If there’s one evolving trend which didn’t need so much push to get Singaporeans and others on board, it is the use of various mobility devices and e-bikes to get in and around our city state.
Like ducks to water, young and old alike they can be seen, some a bit awkwardly and others dexterously, zipping from one destination to another, often with a gleeful look on their faces. It is indeed gratifying to see white-haired uncles and aunties who have mobility issues being able to move around on their own. Equally delightful is the sight of young kids on their kick-scooters and adults getting about their lives with a breeze.
We used to see skateboards and roller-bladers, but increasingly the younger people are moving on to more zippy two-wheelers.
Bicycles, including the power-assisted ones, have also been making a stronger presence in the past five years. They are expected to latch on to the great mobility movement especially with the push for a car-lite city. On any day, just go around our Bishan-Toa Payoh GRC and you can spot residents happily getting about on their devices, be it on a trip to the hawker centre, the shopping mall or even to the library or community centre.
There is now a gradual paradigm shift and you see working adults riding e-bikes and other mobility scooters around the Central Business Districts and other office areas. Even the SMRT trains started a trial to allow passengers with foldable bicycles and personal mobility devices (PMD) on buses and trains at all hours, instead of just off-peak hours.
However, as with all things that move with wheels, there’s a need to exercise responsibility, with the safety of the riders and the other road users in mind. This is especially for the e-bikes and PMDs when they are riding along the pathways, pedestrian walkways and void decks, and at road crossings too.

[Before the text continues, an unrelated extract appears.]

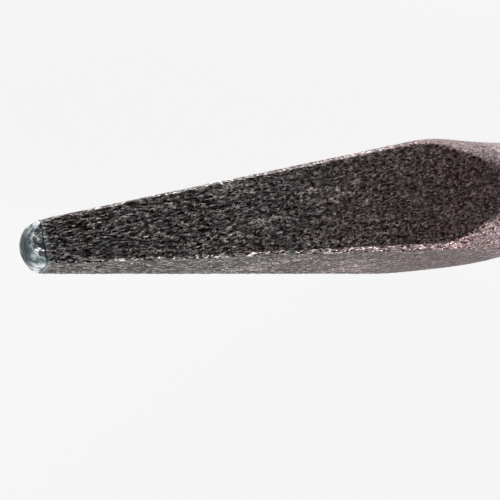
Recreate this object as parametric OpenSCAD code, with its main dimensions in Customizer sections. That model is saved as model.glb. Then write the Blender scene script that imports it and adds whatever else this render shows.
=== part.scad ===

When you take into account that these devices can go at speeds of between 10 and 25kmh, an accident can cause serious injury. So, let us continue to enjoy our new found “toy” but do give consideration to others too. We don’t have to wait till fatal accidents take place before we sit up and awake ourselves. Surely, we do not need to let the LTA enforcement officers issue summons before we smarten up our riding.
Here are some simple guidelines to follow:
-Check your vehicles to make sure the brakes and lights are working before you start your journey;
-Be attentive of your surroundings and look out for pedestrians and others;
-Take note that electric bikes are allowed on roads, and cycling or shared paths, but NOT on footpaths under the Land Transport Authority (LTA) rules;
-Never use your handphones when you are riding (stop by the side where you are visible if you must use your handphone);
-Don’t weave in and out of pedestrians expecting others to look out for you;
-Cyclists must be mindful of the road safety rules when travelling on the road.
Many of our residents may have travelled to Europe, l.e. France, Germany, Netherlands, Spain, Sweden or even to Australia or Japan. You may observe how the cycling is done in such an enjoyable and relaxed atmosphere. Young men and women going about their lives exercising good road courtesy, and of course there are many places where special lots are provided for them to alight and park.